## WHAT IS ASKED
Your task is to copy the lines between the line containing "revolve(axis=Axis.Z, mode=Mode.INTERSECT)" and the line containing "two dished faces", counting both of those lines, and to emit nothing more.

## DATA FOR THIS TASK
§ §

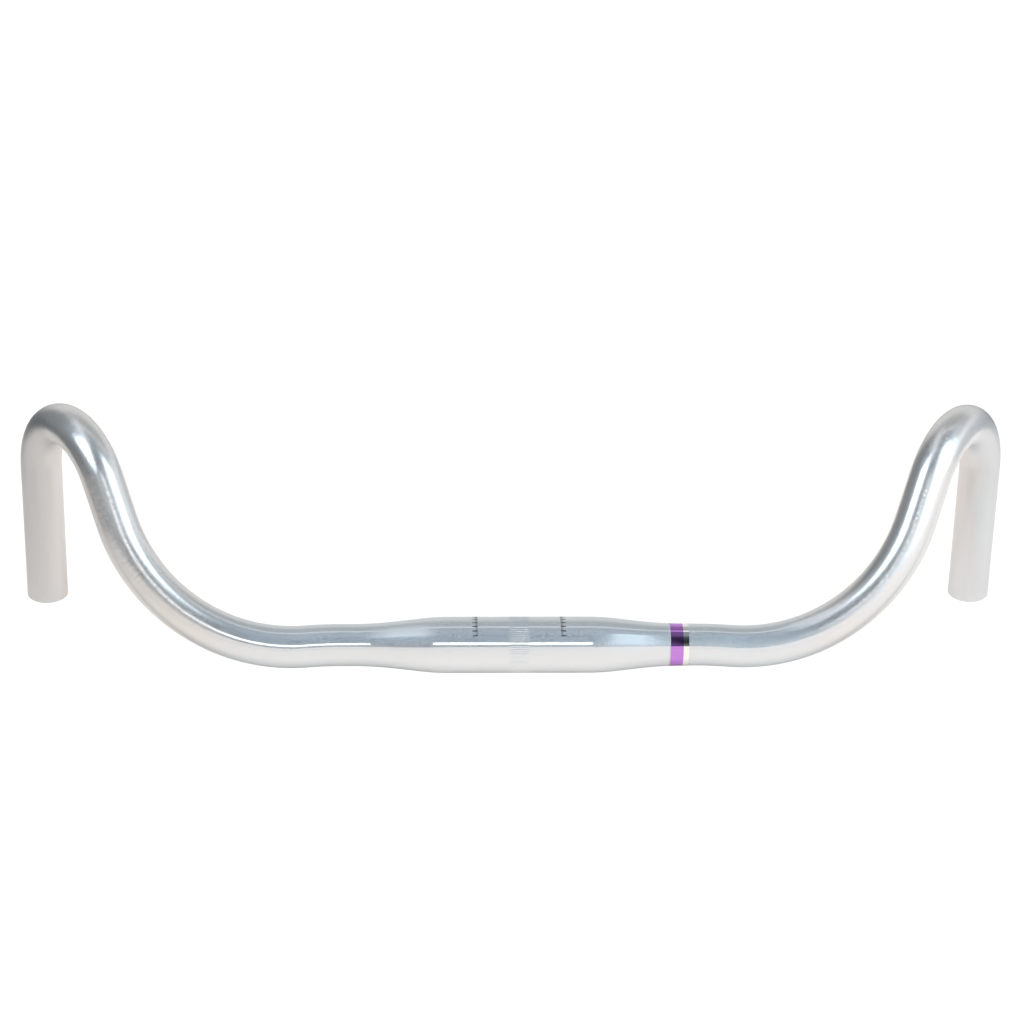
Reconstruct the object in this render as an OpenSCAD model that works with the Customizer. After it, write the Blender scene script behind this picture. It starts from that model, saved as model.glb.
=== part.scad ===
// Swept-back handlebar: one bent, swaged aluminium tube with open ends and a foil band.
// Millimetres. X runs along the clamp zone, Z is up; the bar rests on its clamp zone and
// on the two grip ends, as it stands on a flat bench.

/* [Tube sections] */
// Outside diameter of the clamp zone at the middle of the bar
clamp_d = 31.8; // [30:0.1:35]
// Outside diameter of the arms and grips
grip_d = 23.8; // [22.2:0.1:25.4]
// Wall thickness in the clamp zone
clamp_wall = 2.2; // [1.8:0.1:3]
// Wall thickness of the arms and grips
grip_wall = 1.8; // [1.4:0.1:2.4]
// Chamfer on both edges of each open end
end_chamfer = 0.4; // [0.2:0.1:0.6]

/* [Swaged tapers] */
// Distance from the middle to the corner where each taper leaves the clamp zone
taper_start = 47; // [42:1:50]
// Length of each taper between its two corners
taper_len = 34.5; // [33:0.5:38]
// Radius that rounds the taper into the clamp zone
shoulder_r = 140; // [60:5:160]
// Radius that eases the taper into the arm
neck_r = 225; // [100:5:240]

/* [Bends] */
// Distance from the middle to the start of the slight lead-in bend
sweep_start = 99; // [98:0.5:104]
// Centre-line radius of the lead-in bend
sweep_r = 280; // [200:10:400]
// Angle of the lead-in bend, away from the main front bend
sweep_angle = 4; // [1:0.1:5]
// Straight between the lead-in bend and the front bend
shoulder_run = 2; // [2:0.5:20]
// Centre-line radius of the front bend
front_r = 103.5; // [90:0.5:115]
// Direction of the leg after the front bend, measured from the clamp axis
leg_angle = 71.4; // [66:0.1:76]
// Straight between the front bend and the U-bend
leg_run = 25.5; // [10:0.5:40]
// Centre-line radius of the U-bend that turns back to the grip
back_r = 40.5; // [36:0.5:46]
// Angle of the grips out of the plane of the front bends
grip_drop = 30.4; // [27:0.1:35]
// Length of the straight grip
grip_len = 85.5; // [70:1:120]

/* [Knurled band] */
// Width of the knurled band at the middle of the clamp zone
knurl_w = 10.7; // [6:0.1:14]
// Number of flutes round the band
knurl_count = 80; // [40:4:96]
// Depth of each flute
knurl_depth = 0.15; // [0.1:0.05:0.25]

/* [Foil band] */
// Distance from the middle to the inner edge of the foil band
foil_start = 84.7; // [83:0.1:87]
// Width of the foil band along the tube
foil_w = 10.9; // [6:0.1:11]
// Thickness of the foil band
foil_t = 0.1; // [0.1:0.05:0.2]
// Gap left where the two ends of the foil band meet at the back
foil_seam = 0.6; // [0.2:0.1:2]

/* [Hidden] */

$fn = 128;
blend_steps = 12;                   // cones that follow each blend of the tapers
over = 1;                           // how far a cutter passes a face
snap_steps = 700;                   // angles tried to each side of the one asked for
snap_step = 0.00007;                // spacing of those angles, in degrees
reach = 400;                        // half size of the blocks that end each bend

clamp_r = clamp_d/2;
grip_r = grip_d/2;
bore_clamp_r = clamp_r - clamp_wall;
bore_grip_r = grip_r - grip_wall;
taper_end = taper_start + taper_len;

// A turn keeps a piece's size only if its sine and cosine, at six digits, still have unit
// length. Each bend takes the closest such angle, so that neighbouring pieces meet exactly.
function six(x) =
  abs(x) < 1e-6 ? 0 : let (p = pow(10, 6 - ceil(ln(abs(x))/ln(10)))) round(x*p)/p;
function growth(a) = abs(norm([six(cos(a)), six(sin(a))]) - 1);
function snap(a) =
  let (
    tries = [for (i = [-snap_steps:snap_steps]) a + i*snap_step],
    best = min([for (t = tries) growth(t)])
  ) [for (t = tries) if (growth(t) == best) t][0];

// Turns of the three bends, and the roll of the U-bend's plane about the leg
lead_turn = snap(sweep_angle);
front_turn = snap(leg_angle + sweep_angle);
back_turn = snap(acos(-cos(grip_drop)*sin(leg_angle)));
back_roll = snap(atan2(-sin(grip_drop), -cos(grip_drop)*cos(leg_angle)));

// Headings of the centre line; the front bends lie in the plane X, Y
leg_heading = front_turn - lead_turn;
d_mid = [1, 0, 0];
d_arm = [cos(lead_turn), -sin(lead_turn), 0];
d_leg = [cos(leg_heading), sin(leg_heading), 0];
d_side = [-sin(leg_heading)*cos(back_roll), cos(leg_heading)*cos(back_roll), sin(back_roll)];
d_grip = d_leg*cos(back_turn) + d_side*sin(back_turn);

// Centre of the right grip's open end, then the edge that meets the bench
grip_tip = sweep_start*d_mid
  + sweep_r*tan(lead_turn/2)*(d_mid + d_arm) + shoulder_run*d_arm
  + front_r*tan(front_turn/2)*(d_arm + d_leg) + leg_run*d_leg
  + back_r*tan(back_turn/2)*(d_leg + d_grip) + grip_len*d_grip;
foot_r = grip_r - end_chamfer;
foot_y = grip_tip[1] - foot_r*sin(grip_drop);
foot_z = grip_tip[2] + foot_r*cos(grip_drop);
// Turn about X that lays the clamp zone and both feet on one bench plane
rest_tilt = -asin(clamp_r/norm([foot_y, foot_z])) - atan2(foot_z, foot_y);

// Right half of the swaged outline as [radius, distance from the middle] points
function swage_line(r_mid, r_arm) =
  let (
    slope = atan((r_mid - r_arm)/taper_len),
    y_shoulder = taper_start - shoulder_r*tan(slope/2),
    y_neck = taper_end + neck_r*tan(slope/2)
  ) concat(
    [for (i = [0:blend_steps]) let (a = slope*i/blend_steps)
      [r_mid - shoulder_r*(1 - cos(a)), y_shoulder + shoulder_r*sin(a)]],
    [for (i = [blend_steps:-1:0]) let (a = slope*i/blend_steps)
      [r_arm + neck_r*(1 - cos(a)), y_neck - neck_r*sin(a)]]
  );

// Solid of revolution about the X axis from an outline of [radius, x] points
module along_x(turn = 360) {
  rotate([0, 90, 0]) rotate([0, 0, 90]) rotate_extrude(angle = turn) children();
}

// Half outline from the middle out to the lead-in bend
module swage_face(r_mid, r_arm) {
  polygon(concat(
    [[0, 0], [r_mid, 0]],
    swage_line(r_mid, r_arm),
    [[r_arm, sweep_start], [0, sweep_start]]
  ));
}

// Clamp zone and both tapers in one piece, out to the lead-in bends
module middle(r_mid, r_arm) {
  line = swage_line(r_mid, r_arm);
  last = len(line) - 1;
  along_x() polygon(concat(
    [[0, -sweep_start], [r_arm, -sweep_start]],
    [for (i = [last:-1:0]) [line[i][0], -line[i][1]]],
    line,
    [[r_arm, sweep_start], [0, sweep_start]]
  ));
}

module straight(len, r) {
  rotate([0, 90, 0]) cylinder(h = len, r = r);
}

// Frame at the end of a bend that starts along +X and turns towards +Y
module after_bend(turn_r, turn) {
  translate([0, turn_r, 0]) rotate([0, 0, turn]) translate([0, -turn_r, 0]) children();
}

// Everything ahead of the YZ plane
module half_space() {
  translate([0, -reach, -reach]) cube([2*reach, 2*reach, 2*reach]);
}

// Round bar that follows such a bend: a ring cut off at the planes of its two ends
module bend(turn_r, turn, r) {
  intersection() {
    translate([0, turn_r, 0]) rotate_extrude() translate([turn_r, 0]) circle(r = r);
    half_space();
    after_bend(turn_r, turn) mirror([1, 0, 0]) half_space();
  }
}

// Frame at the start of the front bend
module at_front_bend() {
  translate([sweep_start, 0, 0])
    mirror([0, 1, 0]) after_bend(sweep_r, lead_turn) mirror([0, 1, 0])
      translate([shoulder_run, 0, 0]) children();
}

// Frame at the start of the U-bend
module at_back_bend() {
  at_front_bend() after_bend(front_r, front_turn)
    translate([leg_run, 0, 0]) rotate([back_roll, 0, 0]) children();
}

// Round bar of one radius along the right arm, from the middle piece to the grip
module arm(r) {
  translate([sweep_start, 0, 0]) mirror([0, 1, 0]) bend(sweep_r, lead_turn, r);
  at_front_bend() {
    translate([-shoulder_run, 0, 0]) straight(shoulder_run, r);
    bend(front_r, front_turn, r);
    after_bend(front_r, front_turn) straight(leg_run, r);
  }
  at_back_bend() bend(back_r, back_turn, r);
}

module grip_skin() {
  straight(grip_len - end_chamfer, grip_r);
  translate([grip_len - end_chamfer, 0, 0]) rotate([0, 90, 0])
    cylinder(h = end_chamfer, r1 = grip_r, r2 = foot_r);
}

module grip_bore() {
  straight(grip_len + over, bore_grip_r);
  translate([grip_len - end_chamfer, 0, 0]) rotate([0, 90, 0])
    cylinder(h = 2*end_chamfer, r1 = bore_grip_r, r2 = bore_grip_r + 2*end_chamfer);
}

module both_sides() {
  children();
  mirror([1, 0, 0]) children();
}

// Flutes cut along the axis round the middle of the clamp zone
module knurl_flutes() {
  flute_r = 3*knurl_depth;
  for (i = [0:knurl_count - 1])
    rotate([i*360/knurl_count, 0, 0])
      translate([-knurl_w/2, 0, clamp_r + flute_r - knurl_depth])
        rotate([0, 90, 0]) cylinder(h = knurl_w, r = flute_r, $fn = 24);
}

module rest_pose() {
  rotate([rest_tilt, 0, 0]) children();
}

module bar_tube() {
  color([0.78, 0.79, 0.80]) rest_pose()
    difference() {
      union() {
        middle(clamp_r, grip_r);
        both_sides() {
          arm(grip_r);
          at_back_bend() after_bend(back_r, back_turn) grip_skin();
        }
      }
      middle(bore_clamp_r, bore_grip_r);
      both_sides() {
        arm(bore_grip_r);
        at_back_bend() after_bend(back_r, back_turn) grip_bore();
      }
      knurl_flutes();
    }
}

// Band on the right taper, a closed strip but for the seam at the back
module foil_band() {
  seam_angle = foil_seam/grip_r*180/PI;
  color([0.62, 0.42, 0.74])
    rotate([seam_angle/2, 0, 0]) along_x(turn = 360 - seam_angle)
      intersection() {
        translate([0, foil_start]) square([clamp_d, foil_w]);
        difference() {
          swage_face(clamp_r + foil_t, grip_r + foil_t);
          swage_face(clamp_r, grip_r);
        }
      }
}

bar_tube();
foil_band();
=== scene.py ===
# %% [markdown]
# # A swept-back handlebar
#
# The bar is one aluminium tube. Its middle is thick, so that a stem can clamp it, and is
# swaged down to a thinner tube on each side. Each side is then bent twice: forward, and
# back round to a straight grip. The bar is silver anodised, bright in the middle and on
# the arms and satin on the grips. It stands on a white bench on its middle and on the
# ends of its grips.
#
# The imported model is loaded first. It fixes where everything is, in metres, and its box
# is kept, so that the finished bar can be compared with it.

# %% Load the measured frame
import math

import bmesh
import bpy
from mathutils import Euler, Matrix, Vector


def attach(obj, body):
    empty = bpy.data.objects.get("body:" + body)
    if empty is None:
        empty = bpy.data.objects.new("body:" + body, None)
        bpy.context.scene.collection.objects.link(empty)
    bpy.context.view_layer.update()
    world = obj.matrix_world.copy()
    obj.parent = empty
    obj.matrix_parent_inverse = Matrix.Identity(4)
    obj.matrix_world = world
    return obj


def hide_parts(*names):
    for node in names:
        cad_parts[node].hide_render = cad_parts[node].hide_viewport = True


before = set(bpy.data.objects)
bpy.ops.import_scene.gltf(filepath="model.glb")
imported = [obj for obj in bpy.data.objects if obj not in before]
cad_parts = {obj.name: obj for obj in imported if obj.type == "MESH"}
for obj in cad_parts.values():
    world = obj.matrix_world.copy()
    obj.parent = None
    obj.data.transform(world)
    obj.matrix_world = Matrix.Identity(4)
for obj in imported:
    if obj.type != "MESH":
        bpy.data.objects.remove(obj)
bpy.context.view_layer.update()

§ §

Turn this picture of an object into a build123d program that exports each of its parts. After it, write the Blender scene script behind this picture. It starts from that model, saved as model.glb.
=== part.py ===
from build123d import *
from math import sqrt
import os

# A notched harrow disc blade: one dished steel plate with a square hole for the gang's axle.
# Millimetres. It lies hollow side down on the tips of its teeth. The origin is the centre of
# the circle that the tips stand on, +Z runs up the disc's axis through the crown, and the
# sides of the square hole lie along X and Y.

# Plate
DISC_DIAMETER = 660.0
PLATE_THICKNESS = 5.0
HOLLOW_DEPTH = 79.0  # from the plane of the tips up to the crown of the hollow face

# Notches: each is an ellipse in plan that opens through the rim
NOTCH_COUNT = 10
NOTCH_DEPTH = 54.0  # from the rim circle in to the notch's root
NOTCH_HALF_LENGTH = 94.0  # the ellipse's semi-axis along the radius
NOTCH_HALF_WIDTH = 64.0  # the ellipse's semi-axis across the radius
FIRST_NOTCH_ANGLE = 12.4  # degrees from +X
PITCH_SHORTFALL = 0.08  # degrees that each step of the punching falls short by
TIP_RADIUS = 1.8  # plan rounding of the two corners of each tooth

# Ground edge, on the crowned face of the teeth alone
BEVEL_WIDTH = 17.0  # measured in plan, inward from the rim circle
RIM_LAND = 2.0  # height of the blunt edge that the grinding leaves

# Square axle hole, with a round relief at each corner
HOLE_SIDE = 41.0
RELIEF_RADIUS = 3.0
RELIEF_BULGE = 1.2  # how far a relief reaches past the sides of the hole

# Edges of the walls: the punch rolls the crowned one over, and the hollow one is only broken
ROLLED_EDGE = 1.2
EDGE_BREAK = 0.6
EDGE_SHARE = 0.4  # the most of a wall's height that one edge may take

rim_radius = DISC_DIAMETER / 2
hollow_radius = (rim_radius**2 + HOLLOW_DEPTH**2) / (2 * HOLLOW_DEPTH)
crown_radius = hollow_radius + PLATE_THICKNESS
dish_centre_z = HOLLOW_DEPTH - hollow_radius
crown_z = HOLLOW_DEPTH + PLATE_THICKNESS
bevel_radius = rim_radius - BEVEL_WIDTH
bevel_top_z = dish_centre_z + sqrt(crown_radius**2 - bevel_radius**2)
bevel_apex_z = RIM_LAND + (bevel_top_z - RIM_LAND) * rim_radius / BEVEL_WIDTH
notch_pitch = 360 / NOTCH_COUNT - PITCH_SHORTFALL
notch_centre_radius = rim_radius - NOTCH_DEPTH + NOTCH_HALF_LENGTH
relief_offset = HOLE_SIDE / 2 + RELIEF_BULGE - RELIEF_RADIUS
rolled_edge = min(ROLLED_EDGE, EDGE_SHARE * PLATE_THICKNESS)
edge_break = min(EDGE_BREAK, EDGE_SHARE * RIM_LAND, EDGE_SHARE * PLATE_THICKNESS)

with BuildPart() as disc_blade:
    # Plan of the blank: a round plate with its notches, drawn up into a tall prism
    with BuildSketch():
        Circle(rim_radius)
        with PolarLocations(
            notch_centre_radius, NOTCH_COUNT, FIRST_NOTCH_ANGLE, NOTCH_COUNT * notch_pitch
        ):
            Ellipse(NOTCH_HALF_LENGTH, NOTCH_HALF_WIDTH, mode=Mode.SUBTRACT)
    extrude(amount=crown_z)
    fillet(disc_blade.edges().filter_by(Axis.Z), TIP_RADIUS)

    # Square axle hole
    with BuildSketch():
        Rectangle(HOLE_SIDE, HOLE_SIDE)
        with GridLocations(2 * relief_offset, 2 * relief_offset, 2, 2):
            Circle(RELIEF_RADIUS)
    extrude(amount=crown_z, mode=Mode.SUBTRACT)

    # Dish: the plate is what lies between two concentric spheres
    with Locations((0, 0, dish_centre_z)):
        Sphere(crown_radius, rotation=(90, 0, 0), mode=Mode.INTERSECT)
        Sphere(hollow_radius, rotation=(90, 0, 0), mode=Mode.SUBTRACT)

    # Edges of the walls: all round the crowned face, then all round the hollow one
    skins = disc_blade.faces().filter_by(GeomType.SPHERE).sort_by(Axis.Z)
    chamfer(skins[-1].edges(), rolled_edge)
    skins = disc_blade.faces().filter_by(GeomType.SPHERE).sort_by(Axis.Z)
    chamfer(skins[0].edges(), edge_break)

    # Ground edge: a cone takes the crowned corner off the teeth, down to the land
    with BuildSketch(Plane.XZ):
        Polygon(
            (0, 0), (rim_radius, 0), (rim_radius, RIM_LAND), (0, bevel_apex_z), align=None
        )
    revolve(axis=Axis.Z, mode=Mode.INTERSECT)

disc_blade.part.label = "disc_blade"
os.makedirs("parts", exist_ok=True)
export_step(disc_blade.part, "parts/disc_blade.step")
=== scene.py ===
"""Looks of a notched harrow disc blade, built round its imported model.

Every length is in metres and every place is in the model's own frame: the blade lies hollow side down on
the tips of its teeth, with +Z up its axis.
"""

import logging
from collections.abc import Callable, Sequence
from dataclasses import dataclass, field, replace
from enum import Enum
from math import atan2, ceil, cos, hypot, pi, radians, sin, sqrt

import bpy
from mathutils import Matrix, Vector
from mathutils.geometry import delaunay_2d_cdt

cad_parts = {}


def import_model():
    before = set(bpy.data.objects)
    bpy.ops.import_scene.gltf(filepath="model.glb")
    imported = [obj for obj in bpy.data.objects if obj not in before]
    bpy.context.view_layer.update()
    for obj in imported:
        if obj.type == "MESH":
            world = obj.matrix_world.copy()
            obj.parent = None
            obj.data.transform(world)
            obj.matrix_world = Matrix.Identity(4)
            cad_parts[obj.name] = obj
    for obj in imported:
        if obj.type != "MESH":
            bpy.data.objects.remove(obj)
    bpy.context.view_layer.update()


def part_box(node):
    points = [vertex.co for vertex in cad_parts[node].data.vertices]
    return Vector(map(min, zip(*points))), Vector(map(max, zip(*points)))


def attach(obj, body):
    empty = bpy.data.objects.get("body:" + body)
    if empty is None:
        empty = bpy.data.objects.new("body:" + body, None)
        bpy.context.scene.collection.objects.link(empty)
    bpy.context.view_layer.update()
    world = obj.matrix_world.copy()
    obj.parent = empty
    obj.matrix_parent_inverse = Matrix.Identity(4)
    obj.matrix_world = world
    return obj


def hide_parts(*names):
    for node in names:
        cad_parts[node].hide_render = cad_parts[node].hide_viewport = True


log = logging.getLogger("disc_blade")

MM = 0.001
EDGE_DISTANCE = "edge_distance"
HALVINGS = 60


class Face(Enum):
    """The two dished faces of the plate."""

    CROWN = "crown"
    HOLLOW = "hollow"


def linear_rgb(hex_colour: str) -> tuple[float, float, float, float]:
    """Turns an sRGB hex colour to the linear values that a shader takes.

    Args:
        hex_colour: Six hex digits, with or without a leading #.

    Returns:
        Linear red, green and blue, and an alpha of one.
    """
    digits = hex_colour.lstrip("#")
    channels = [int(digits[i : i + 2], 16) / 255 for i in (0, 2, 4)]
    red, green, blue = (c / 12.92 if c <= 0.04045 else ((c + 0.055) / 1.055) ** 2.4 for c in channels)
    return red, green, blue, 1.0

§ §

## SOLUTION
    revolve(axis=Axis.Z, mode=Mode.INTERSECT)

disc_blade.part.label = "disc_blade"
os.makedirs("parts", exist_ok=True)
export_step(disc_blade.part, "parts/disc_blade.step")
=== scene.py ===
"""Looks of a notched harrow disc blade, built round its imported model.

Every length is in metres and every place is in the model's own frame: the blade lies hollow side down on
the tips of its teeth, with +Z up its axis.
"""

import logging
from collections.abc import Callable, Sequence
from dataclasses import dataclass, field, replace
from enum import Enum
from math import atan2, ceil, cos, hypot, pi, radians, sin, sqrt

import bpy
from mathutils import Matrix, Vector
from mathutils.geometry import delaunay_2d_cdt

cad_parts = {}


def import_model():
    before = set(bpy.data.objects)
    bpy.ops.import_scene.gltf(filepath="model.glb")
    imported = [obj for obj in bpy.data.objects if obj not in before]
    bpy.context.view_layer.update()
    for obj in imported:
        if obj.type == "MESH":
            world = obj.matrix_world.copy()
            obj.parent = None
            obj.data.transform(world)
            obj.matrix_world = Matrix.Identity(4)
            cad_parts[obj.name] = obj
    for obj in imported:
        if obj.type != "MESH":
            bpy.data.objects.remove(obj)
    bpy.context.view_layer.update()


def part_box(node):
    points = [vertex.co for vertex in cad_parts[node].data.vertices]
    return Vector(map(min, zip(*points))), Vector(map(max, zip(*points)))


def attach(obj, body):
    empty = bpy.data.objects.get("body:" + body)
    if empty is None:
        empty = bpy.data.objects.new("body:" + body, None)
        bpy.context.scene.collection.objects.link(empty)
    bpy.context.view_layer.update()
    world = obj.matrix_world.copy()
    obj.parent = empty
    obj.matrix_parent_inverse = Matrix.Identity(4)
    obj.matrix_world = world
    return obj


def hide_parts(*names):
    for node in names:
        cad_parts[node].hide_render = cad_parts[node].hide_viewport = True


log = logging.getLogger("disc_blade")

MM = 0.001
EDGE_DISTANCE = "edge_distance"
HALVINGS = 60


class Face(Enum):
    """The two dished faces of the plate."""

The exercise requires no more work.